--- start of RECORDS PROVIDED ---
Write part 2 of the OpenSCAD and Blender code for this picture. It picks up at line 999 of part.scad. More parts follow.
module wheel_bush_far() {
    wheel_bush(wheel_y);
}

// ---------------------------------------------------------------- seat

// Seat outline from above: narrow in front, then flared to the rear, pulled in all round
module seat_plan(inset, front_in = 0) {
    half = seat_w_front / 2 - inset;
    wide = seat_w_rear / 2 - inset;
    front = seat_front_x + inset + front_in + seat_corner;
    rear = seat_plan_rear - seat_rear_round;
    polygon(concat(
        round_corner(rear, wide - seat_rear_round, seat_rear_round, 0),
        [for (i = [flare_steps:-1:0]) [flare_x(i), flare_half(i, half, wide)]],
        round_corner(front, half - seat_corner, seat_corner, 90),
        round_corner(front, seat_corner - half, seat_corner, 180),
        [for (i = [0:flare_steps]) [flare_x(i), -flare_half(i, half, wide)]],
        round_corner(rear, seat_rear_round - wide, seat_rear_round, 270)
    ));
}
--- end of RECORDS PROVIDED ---
--- start of RECORDS PROVIDED ---
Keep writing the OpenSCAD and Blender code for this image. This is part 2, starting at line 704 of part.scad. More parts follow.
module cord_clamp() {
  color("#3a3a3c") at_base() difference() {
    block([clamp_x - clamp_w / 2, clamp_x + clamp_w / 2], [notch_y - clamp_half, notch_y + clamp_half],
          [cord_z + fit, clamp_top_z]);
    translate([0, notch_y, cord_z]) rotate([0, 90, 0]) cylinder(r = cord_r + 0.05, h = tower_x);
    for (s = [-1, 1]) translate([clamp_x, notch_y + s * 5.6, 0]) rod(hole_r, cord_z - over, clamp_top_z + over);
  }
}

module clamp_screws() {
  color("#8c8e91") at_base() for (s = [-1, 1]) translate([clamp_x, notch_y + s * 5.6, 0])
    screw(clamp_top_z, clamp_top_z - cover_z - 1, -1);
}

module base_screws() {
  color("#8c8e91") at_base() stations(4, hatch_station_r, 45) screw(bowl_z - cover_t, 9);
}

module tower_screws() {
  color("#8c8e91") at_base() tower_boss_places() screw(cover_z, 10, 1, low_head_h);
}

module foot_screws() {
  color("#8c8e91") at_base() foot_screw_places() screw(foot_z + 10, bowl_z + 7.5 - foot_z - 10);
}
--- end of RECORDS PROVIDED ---
**DIRECTIVE**
Copy out every line of the material above that mentions the word "this".

**EXPECTED OUTPUT**
Write part 2 of the OpenSCAD and Blender code for this picture. It picks up at line 999 of part.scad. More parts follow.
Keep writing the OpenSCAD and Blender code for this image. This is part 2, starting at line 704 of part.scad. More parts follow.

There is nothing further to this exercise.